#### WORK TO DO
From the entries below, copy every line that holds the word "shown".

[start of INFORMATION GIVEN]

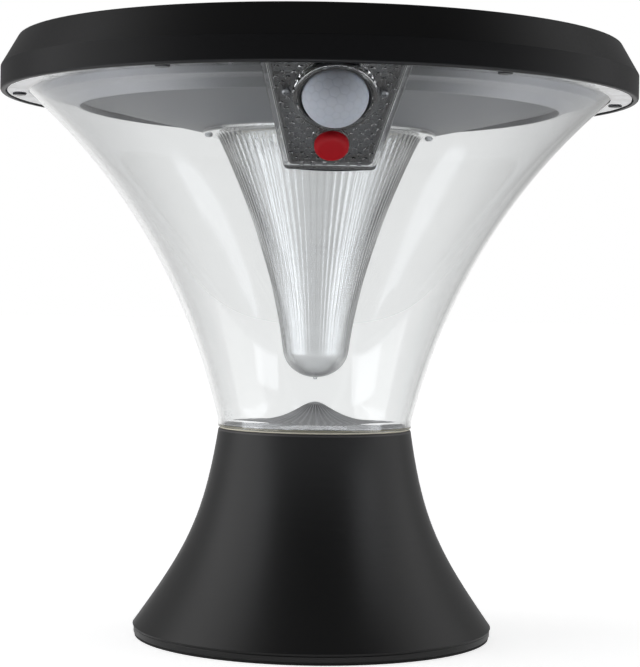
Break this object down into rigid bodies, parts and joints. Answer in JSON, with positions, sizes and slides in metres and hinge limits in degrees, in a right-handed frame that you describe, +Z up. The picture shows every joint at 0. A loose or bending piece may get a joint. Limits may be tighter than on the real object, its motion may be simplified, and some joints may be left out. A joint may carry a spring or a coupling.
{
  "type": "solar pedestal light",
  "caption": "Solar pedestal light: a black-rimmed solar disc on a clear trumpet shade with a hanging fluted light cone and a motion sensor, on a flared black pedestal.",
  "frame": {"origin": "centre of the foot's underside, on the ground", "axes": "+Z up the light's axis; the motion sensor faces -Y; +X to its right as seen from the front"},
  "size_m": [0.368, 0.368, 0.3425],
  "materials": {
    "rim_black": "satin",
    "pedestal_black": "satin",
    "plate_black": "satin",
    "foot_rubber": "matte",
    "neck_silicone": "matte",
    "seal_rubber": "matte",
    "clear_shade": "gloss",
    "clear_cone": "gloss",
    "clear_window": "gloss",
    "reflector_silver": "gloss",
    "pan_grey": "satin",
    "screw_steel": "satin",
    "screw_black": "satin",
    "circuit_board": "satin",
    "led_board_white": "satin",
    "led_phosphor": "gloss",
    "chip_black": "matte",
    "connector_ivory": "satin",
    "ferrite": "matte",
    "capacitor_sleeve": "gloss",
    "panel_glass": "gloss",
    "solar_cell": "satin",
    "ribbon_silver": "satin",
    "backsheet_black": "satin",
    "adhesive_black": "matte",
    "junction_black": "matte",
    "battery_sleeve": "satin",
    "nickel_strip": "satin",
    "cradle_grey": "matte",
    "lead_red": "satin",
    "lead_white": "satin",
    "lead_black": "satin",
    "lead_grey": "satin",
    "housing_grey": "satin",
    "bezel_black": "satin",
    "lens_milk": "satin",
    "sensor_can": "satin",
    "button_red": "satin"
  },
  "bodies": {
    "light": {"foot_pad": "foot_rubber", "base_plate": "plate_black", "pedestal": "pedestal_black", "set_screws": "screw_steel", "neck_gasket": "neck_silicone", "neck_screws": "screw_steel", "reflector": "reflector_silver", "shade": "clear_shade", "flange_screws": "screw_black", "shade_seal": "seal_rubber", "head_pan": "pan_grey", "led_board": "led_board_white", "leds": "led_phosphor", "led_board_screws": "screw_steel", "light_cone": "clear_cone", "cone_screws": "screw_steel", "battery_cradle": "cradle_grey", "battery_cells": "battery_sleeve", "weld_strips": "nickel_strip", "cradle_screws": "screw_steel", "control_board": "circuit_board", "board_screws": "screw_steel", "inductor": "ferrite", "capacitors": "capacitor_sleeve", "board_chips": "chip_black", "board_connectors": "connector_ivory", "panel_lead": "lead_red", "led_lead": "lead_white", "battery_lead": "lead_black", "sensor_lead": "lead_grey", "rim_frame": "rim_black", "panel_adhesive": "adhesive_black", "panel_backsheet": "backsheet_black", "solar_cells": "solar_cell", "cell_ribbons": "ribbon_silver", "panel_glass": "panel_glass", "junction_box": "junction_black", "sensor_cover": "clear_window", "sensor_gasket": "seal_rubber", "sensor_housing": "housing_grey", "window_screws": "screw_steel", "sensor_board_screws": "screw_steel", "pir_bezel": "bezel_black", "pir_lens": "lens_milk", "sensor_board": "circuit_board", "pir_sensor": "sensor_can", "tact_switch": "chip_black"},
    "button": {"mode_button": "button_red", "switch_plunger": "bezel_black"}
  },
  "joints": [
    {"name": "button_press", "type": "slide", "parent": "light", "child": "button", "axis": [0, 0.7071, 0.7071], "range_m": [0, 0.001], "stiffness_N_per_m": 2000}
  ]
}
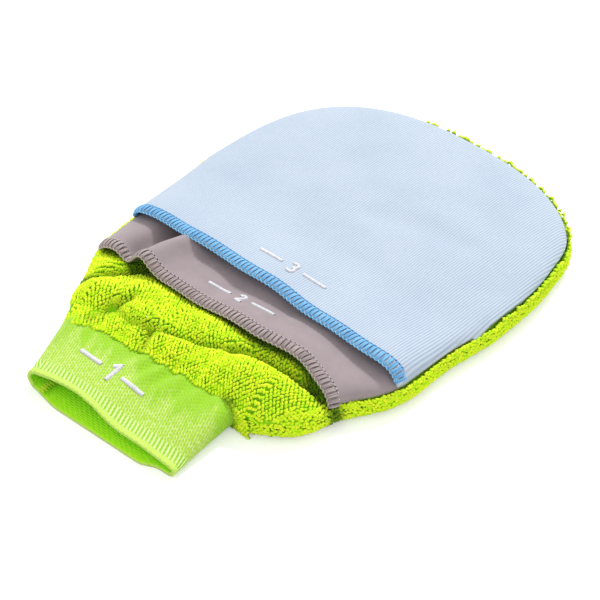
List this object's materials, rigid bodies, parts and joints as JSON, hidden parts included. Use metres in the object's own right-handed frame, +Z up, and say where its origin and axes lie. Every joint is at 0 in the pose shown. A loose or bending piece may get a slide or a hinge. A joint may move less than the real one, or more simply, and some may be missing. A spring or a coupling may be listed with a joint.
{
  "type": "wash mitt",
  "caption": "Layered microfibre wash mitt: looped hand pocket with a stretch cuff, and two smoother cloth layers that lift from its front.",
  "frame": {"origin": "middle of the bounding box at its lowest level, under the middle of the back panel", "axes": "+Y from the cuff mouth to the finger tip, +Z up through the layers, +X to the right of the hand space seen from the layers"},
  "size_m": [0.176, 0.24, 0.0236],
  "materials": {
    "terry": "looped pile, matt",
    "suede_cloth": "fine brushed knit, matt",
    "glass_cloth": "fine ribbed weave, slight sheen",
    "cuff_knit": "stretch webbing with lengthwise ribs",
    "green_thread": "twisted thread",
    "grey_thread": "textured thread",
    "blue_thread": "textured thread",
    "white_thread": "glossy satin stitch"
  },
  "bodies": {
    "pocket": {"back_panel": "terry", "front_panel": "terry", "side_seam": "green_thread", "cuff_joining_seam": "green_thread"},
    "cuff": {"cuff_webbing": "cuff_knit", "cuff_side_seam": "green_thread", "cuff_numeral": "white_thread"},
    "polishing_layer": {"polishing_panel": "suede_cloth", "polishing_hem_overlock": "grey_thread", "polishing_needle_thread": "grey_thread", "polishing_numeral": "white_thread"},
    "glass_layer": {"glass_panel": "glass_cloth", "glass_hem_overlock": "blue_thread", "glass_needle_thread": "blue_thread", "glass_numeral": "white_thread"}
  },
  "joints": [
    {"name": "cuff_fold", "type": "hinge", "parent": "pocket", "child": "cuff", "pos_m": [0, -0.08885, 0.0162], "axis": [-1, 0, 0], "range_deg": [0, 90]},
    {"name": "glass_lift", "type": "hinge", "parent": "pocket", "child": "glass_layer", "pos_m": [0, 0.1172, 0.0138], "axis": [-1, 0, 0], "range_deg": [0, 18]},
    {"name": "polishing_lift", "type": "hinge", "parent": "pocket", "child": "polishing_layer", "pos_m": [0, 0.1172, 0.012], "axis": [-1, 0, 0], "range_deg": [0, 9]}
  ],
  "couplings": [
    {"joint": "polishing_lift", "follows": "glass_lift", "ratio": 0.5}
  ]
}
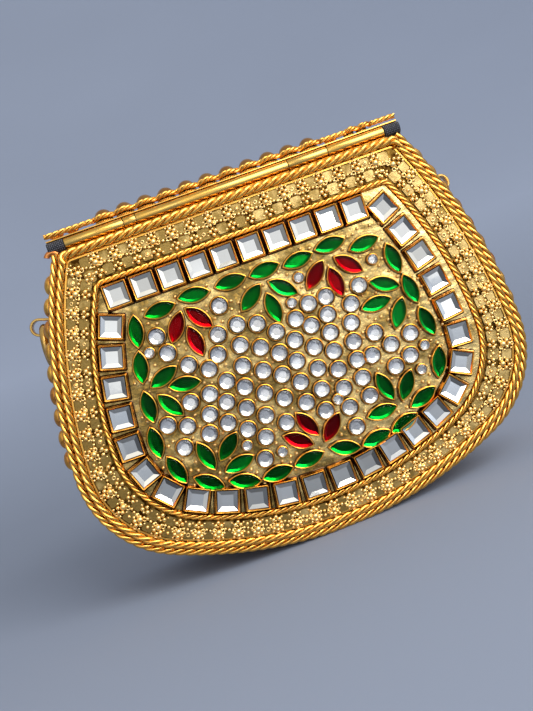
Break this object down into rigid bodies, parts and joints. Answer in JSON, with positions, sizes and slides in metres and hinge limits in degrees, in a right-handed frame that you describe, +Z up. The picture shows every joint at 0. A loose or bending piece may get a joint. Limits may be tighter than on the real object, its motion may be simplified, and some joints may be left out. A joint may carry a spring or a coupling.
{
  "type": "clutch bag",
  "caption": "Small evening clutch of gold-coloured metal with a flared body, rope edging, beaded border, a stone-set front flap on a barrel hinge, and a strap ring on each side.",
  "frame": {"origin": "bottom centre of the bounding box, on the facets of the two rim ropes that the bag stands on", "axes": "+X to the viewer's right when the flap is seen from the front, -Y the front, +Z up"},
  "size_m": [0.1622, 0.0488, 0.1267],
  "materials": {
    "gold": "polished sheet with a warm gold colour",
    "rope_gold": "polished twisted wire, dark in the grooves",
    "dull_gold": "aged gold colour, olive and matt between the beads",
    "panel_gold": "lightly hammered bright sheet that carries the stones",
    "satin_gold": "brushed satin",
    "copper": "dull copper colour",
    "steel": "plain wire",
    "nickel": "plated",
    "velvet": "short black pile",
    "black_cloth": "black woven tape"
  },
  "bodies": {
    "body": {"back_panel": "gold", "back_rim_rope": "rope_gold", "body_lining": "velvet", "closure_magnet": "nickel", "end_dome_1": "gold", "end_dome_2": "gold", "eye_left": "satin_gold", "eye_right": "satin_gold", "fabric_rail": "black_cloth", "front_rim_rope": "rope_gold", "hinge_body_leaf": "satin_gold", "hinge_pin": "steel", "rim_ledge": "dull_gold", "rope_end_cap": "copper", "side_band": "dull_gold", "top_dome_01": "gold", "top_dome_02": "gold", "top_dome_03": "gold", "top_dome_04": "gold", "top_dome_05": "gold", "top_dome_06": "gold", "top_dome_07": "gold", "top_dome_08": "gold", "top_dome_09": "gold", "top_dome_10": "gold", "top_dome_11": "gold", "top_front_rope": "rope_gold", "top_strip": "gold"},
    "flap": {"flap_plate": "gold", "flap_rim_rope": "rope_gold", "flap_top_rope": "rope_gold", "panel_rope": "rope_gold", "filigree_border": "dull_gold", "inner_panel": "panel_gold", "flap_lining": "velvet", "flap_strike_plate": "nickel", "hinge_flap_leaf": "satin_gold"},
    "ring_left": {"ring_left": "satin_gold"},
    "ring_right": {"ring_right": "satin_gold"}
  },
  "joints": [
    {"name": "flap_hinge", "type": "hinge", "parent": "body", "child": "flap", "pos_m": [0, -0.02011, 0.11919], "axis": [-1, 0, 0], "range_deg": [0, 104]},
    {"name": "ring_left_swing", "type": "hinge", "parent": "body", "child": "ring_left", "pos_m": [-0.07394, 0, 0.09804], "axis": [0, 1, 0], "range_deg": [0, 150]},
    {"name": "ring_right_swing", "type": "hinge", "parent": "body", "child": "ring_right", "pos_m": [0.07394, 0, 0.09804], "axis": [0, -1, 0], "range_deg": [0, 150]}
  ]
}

[end of INFORMATION GIVEN]
[start of INFORMATION GIVEN]

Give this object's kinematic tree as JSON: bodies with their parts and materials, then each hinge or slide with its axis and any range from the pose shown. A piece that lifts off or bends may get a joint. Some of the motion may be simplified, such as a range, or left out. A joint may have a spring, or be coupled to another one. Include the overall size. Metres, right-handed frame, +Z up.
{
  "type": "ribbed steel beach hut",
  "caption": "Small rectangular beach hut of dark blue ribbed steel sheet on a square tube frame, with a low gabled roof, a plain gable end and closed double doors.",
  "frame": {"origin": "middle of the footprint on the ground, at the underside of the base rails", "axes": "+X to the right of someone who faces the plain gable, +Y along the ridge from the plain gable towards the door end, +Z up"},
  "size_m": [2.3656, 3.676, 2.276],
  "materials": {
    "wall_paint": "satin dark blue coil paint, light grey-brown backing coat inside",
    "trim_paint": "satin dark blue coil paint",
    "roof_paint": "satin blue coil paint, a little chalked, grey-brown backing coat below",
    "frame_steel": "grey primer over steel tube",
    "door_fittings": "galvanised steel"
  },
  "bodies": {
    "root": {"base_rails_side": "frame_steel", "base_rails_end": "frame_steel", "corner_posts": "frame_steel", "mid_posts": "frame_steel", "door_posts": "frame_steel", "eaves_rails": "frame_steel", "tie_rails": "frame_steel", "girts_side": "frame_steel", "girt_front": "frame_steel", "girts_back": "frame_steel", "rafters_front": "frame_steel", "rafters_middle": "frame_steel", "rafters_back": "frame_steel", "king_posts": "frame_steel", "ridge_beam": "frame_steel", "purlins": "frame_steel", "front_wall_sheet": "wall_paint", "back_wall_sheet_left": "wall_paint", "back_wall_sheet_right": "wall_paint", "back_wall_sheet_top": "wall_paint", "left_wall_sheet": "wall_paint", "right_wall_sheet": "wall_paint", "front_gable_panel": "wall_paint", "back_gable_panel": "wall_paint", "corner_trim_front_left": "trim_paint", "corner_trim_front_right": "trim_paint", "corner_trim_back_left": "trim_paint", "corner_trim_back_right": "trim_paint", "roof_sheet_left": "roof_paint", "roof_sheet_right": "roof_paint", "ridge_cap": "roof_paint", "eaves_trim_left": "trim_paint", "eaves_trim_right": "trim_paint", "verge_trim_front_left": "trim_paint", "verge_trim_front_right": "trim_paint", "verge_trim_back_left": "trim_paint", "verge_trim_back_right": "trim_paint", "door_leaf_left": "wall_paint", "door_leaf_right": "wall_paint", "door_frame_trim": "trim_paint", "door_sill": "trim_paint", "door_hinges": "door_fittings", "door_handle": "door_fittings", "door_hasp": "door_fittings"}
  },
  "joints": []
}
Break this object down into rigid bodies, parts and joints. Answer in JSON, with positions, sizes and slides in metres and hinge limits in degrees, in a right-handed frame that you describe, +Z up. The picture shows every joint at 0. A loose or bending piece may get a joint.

[end of INFORMATION GIVEN]

#### OUTPUT
List this object's materials, rigid bodies, parts and joints as JSON, hidden parts included. Use metres in the object's own right-handed frame, +Z up, and say where its origin and axes lie. Every joint is at 0 in the pose shown. A loose or bending piece may get a slide or a hinge. A joint may move less than the real one, or more simply, and some may be missing. A spring or a coupling may be listed with a joint.
Give this object's kinematic tree as JSON: bodies with their parts and materials, then each hinge or slide with its axis and any range from the pose shown. A piece that lifts off or bends may get a joint. Some of the motion may be simplified, such as a range, or left out. A joint may have a spring, or be coupled to another one. Include the overall size. Metres, right-handed frame, +Z up.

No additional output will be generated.